Print all the data, keeping every line exactly as it is.

[start Available data]

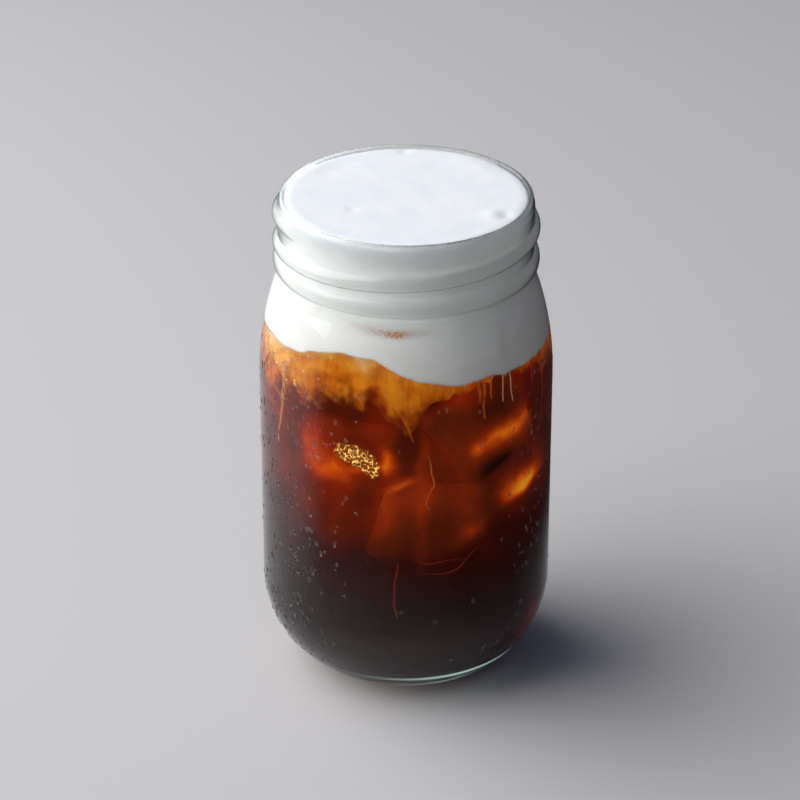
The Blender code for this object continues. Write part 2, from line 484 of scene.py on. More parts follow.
def cream_place(place):
    """Where a vertex of the plain turned body lies on the real foam."""
    angle, radius, height = angle_of(place), radius_of(place), place.z
    line = cream_line(angle)
    if height < LINE_HEIGHT - MM:
        share = radius / (BORE_RADIUS * 0.9)
        return Vector((place.x, place.y, LINE_HEIGHT * (1 - share**2) + (line + 0.4 * MM) * share**2))
    if height <= SHOULDER_END:
        up = (height - LINE_HEIGHT) / (SHOULDER_END - LINE_HEIGHT)
        height = line + (SHOULDER_END - line) * up
        radius = cream_rim(height)
        return round_place(angle, radius, height)
    if height > CREAM_TOP - 0.01 * MM:
        return Vector((place.x, place.y, cream_surface(place.x, place.y)))
    radius += neck_swell(place)
    return round_place(angle, radius, height)


cream = turned("cream_foam", cream_section())
reshape(cream, cream_place)
count_faces(cream)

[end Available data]

** Task result **
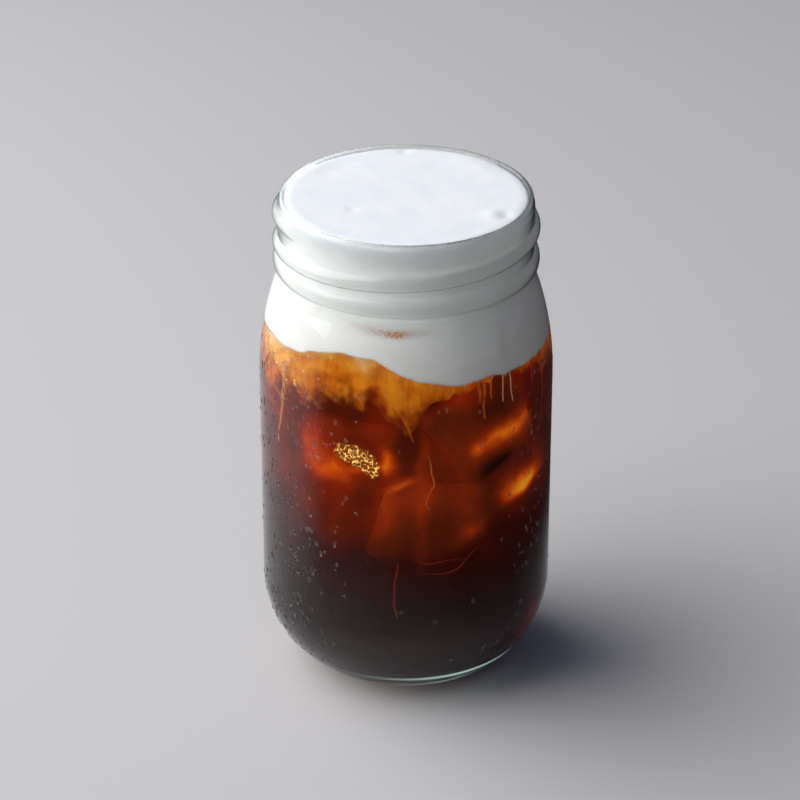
The Blender code for this object continues. Write part 2, from line 484 of scene.py on. More parts follow.
def cream_place(place):
    """Where a vertex of the plain turned body lies on the real foam."""
    angle, radius, height = angle_of(place), radius_of(place), place.z
    line = cream_line(angle)
    if height < LINE_HEIGHT - MM:
        share = radius / (BORE_RADIUS * 0.9)
        return Vector((place.x, place.y, LINE_HEIGHT * (1 - share**2) + (line + 0.4 * MM) * share**2))
    if height <= SHOULDER_END:
        up = (height - LINE_HEIGHT) / (SHOULDER_END - LINE_HEIGHT)
        height = line + (SHOULDER_END - line) * up
        radius = cream_rim(height)
        return round_place(angle, radius, height)
    if height > CREAM_TOP - 0.01 * MM:
        return Vector((place.x, place.y, cream_surface(place.x, place.y)))
    radius += neck_swell(place)
    return round_place(angle, radius, height)


cream = turned("cream_foam", cream_section())
reshape(cream, cream_place)
count_faces(cream)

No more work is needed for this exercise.